When Mahoney turns the camera on a gathering of “aggrieved” students, the viewer can witness the damage that three decades of “self-esteem” baby-talk has visited upon America’s schoolchildren. At a demonstration against an “affirmative action bake sale,” staged tongue-in-cheek by some conservative students at Columbia University, whiny protestors are beside themselves as to how such an event could be permitted. One girl is even on the edge of tears, but nearly all the students (dressed in the latest Abercrombie and Fitch designer wear) rail against “racist, sexist, bigoted, homophobic, capitalist America.”
So, where are the administrators, the deans, and college presidents who should be protecting the rights of all students to openly and peaceably express themselves? They’re hiding from director Evan Maloney. Despite sending out “hundred of emails” to campus officials, not one granted Maloney’s requests for an onscreen interview. Much of the movie’s hilarity consists of a cordial but inquisitive Maloney posing questions to humorless female officials in rumpled outfits and petulant male administrators in cable-knit vests. At one campus after another, these uptight academes call campus security on Maloney, who then politely packs up his crew and equipment and moves on.

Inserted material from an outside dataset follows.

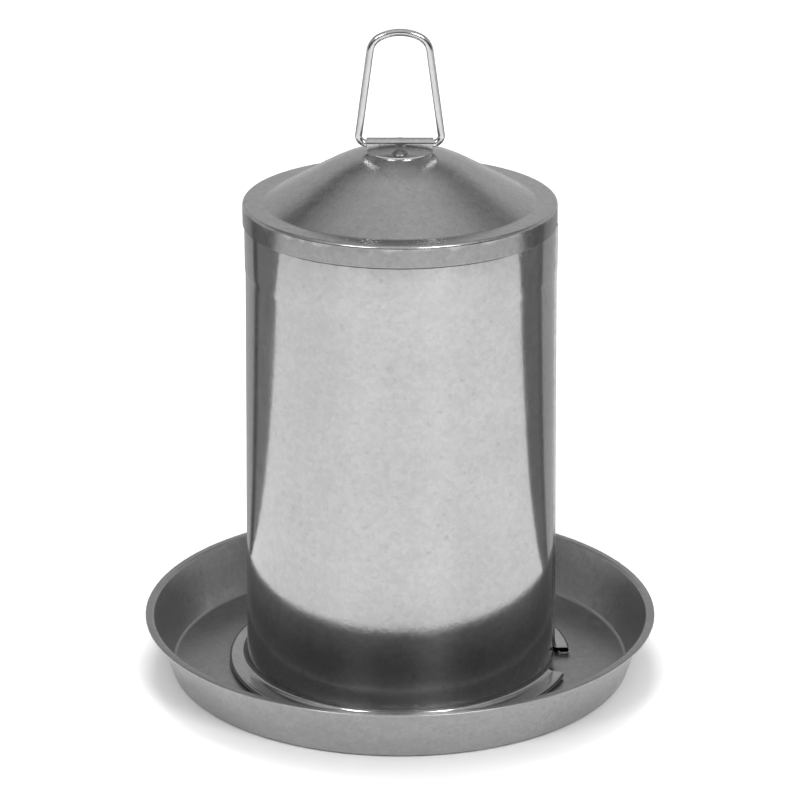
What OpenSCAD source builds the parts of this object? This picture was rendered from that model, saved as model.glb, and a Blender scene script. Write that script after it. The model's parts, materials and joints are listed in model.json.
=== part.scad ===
// Poultry waterer fount: a galvanised siphon drinker that stands in a round drinking pan.
// Frame: mm, +Z up, origin at the middle of the pan's underside, the drinking-water port on the +X side.
// The fount is drawn set down in the pan, with the pan's clips standing in the gaps of its foot flange.

/* [Fount] */
// Outer diameter of the fount wall just above the foot flange
wall_bottom_d = 204.4; // [198:0.2:206]
// Outer diameter of the fount wall just below the swaged band
wall_top_d = 198.6; // [196:0.2:199.4]
// Height of the flat ledge of the top above the table
ledge_z = 319.4; // [260:1:360]
// Height of the crown of the top above the table
crown_z = 354; // [340:0.5:362]
// Slope of the cone between the crown and the ledge, in degrees
cone_slope = 29.5; // [26:0.5:32]
// Thickness of the galvanised sheet
sheet_t = 0.6; // [0.5:0.05:0.8]
// Outer diameter over the hollow roll round the foot
roll_d = 228; // [226:0.2:229]
// Width of the hollow roll
roll_w = 8; // [7:0.1:8.5]
// Height of the hollow roll
roll_h = 4.4; // [4:0.1:4.8]
// Length of the skirt that folds down over the top of the wall
skirt_h = 14; // [11:0.2:20]

/* [Pan] */
// Outer diameter of the pan's flat hemmed lip
lip_d = 338.6; // [330:0.2:350]
// Diameter at which the pan's side wall would meet the table
base_d = 304; // [298:0.5:310]
// Height of the lip above the table
pan_h = 36.8; // [30:0.2:42]
// Width of the flat lip
lip_w = 4.8; // [4.6:0.1:7]

/* [Bail] */
// Diameter of the bail wire
wire_d = 4.6; // [4:0.1:4.8]
// Height of the top of the bail above the table, standing upright
bail_top_z = 430.8; // [420:0.2:440]
// Widest distance between the outer sides of the bail
bail_w = 57; // [54:0.5:60]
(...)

In a mere eighty-seven minutes, Maloney has assembled a coherent narrative from interviews with over two dozen subjects in this masterful depiction of PC’s rampant and systematic attack on free thought. “The marketplace of ideas has been reduced to just that,” he observes—“an idea.” His documentary’s message is clear: that by hiding one’s views and failing to fight for right to express them, it’s only a matter of time before the “silent majority” is silenced for good.